The moment I realized my uniform made me a pariah, I found a restroom and changed into civvies.

The ironies of this experience were thick. I had never been to Vietnam. While many of my brothers-in-arms had, and while I admired their courage, I knew many – perhaps most – had gone to war against their will. Personally, I had always opposed the Vietnam War and identified with the peace protesters.

In the last months of my enlistment, one of my duties was the funeral detail. I was on the firing squad for the burial of half a dozen men killed in Vietnam. More than 40 years later, thinking about this can still move me to tears.

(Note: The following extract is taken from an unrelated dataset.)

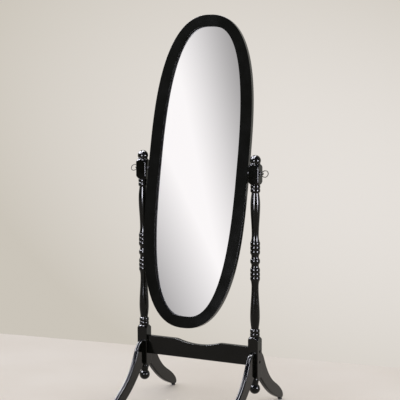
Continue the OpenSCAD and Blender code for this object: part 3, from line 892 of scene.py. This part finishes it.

I hope the Vietnam War veterans who turn out tomorrow find some satisfaction and closure in Concord’s belated welcome.

As for my Civil War fifer, Ransom Sargent, he marched and played in two parades in downtown Concord in June 1865, and he wasn’t thrilled about it. “They kept us parading up and down the street until dark, as tired as the men were,” he wrote Maria Sargent after the first one. He thought – hoped – the next day’s parade might be rained out, but no such luck.

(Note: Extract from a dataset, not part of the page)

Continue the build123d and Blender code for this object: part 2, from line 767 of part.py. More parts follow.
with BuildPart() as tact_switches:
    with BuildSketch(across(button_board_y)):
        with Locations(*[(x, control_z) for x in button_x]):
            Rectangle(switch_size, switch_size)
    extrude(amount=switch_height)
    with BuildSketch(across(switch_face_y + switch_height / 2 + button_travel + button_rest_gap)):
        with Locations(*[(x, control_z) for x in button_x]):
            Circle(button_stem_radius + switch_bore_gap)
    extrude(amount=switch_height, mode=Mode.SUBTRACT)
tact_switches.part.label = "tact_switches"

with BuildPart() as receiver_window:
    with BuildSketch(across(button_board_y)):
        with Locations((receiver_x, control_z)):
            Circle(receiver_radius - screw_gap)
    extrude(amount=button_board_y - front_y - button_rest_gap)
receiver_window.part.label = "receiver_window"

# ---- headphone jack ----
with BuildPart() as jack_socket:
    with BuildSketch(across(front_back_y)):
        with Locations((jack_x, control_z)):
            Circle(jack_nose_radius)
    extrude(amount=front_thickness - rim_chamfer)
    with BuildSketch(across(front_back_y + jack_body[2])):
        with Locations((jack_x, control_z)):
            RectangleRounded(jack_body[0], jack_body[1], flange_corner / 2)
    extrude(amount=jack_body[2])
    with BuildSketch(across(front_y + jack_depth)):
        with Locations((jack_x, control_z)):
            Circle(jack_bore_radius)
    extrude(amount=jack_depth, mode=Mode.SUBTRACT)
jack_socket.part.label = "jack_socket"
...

When it was over, the burning ambition of nearly every soldier came true for Ransom Sargent: He hopped a train to New London 30 miles away and went home to his Maria.

1 comment:

  1. Mike,

    As much as I've enjoyed all of your posts to date, this one has to rank as my favorite. I wonder sometime if "thank you for your service" is truly a heartfelt expression by all that express it or for lack of a better word the "trendy" thing to say. I am sure my second example is in the minority in this case.

    My Dad, Uncles, Grandfathers, and Great Grandfathers were all veterans in their day and it is something I am truly proud of.

    Fabulous post Mike and a hearty "Huzzah" to you for your service.